National Seniors Australia, a consumer lobby group for older Australians, took a similar stance.

“Ideally, concessions should be cost-effective and targeted,” the group said.

“They should encourage the greatest number of retirees to become more self-sufficient rather than directing large benefits to a small number of people who would be able to fund their own retirement regardless.”

Don’t delay guarantee increases

ACOSS also called on the government to delay increasing the super guarantee beyond 10 per cent until the tax issue was resolved.

But Mr Dean said the retirement income review should instead focus on removing “entrenched inequities and inefficiencies” within the system.

“What this review must not be used for is an excuse to tear down Australia’s successful compulsory and universal super system or to dump or delay the legislated increases to the super guarantee rate,” Mr Dean said.

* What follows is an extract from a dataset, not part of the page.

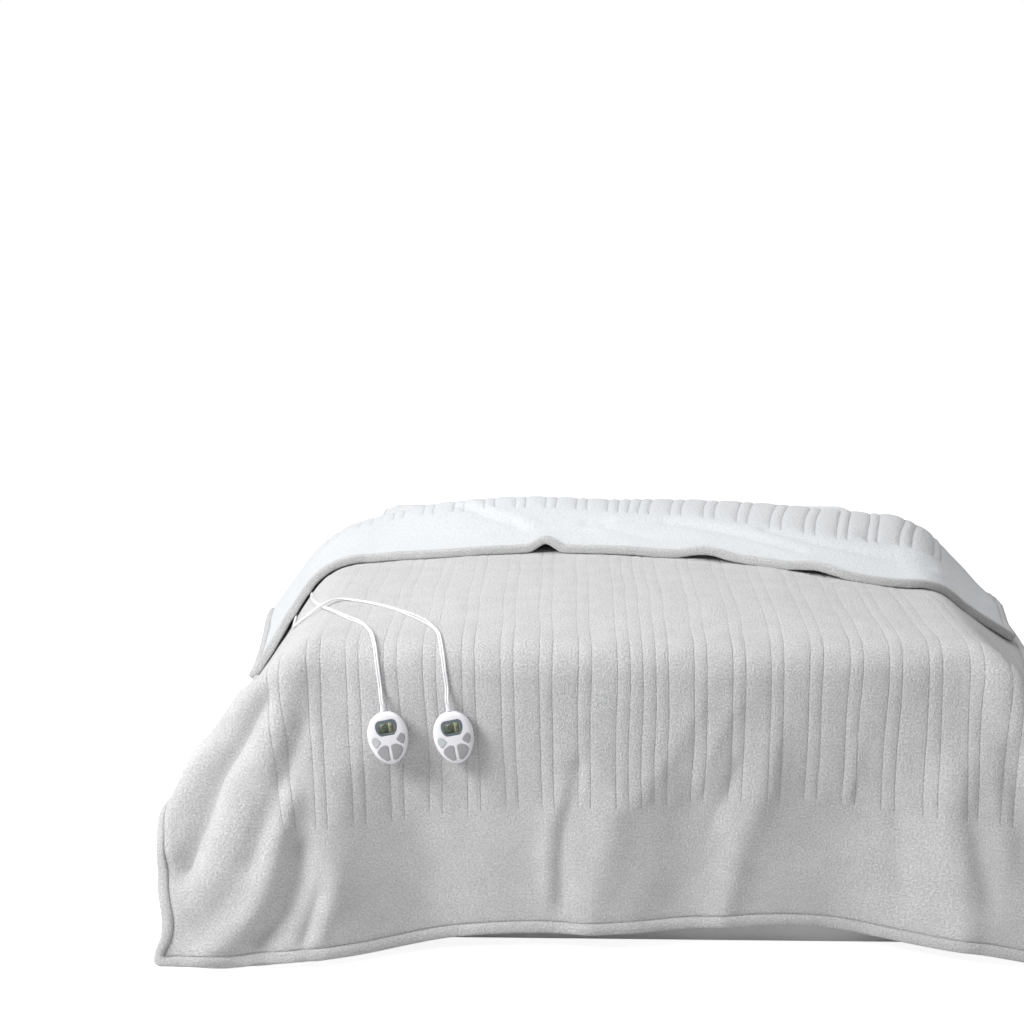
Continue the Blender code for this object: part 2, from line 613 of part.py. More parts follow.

ACOSS’s calls for a delay to the legislated increases follow the release of a report from the Grattan Institute that found larger employer contributions come at the expense of higher wages.

ISA dismissed the findings as “flawed” and said abandoning the current plan would leave eight million Australians – especially young mothers – worse off.

Speaking to The New Daily, Centre for Future Work director Dr Jim Stanford said there was little evidence to support Grattan’s findings.

“We looked at why that would happen, why is it that your wages would fall because your super grows, and the theoretical underpinning for that argument is very weak,” he said.

For one, workers won’t keep working if their wages get too low – businesses need to offer competitive wages to keep their labour supply, Dr Stanford said.

Wages are also affected by other external drivers, such as legally prescribed minimum wages, collective bargaining and award rates.

Getting the settings right on these other points could even create an environment where there is no trade-off between wages and super contributions.